Summer Precipitation.—The rainfall of summer months within the United States is rarely a result of cyclonic movements of the air. For the greater part, it is due to the updraughts that result from surface heating; and this also is the cause of most of the tropical rains. Summer showers are apt to be sporadic in character, and the area covered may be small. It is not uncommon to find a rainfall of 2 or 3 inches at one locality while scarcely more than a trace falls at another locality only a few miles distant.[7] Occasionally the daily weather map shows half a dozen areas scattered over the eastern half of the United States in which rain is falling; less frequently, a belt 200 miles or more in width extending from the Gulf Coast to the Canadian border, sweeps eastward from the Mississippi Valley.

In summer the updraught, though strong, is more or less local, occurring over comparatively small areas. In winter the updraught, though weak, may involve an area more than 500 miles in diameter.

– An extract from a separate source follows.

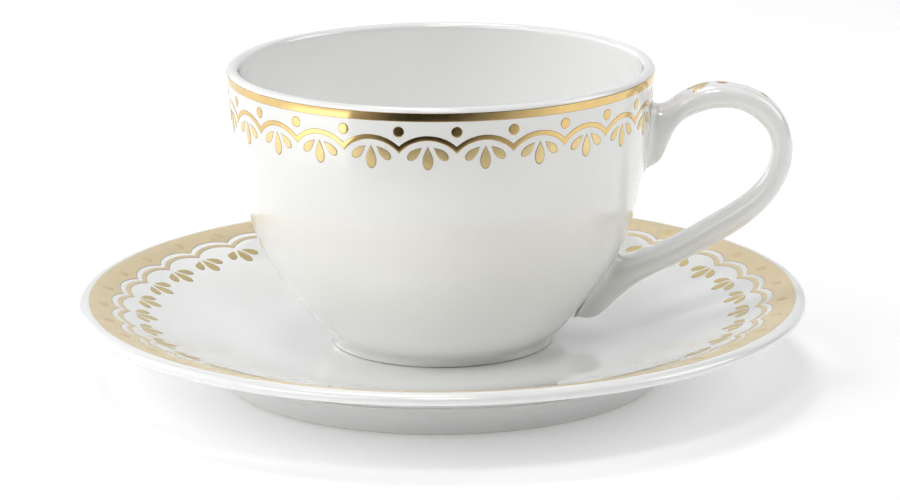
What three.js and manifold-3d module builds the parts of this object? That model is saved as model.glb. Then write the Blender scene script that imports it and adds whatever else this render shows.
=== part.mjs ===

  1. Rain-drops vary in size from approximately 0.0004 inch (0.01 mm.) to about 0.25 inch (6.5 mm.) in diameter. Drops varying in size from very large to very small frequently fall in the course of one shower. Ordinarily the drops are about 0.1 inch (approximately 3 mm.) in diameter. At best, however, these dimensions are only approximate. Large drops are shattered by a stiff wind, and drops a quarter of an inch in diameter are apt to be shattered before reaching the ground. The largest drops occur in connection with thunder-storms. A shower composed of fine drops much diffused is usually termed drizzle. Very fine drops—droplets that are heavy enough to fall—are properly called mist. These droplets are larger than those of fog, the latter being floating and not falling matter. A thin fog is also called mist, in Weather Bureau nomenclature.
  2. A remarkable collection of photographs of snow-flakes has been made by W. A. Bentley, and another by J. C. Shedd. The latter is published in the Monthly Weather Review, October, 1919. Professor Shedd classifies snow-flakes as first-, second-, and third-growth crystals. They have been classified also as columnar, doublets, and pyramidal crystals.
  3. On March 6, 1843, fifteen inches of snow fell at Augusta, Georgia.
  4. On the 8th of June, 1816, snow fell in all parts of Vermont; on the uplands it was 5 or 6 inches deep. It was accompanied by a hard frost.—Thompson’s History of Vermont.
  5. The Blue Hill Observatory reports rain falling when the temperature of the air was about 15° F—a very unusual phenomenon. It is not likely, however, that the rain-drops had reached a temperature much below freezing.
  6. A mining engineer in Arizona relates the following: “The day, up to 3 o’clock, had been moist—to the extent that distant objects possessed atmosphere—that is, there was not the illusion of nearness which a very dry air gives. In mid-afternoon there came a sudden darkening of the sky, a light patter of rain, and then a downpour so torrential that further progress along the trail was out of question. The loose rockwaste seemed to be washed out from under the horse’s hoofs, and a boss of rock near by seemed to be the only safe place. It was impossible to see anything more than a few rods ahead. The downpour lasted for not more than fifteen minutes. To say that the amount was 6 inches is merely a guess. Much of the trail was washed away and badly gullied. Pinal Creek was a roaring torrent; to have attempted crossing it would have been instant death. Across the summit, on the other side of the range, not a drop of rain fell.”

    Another traveler wrote: “A heavy cloud had been hovering over Pilot Range for several hours, and we were not surprised to hear a low moan which soon became a roar. So we climbed out of the arroya in quick time. In a very few moments, there came a torrent that would have carried a ton boulder down the course. The cloud over Pilot Knob had dropped its shower and the sink below was full of water—the first time, perhaps, in fifty years.”
  7. In the past few years insurance against rain has become very common during summer months. Clubs and outing associations thus protect them- selves against the losses of revenue which a rainfall might cause. In many instances the serious error of determining the rainfall by the record of a rain-gauge a dozen miles distant has led to expensive litigation. In various instances, heavy showers have occurred at the locality covered by the policy, while merely a trace fell at the station where the precipitation was recorded. Granted that insurance against rain is a legitimate business, it is evident that the installation of a gauge at the locality covered is the only way by which the amount of rain can be determined.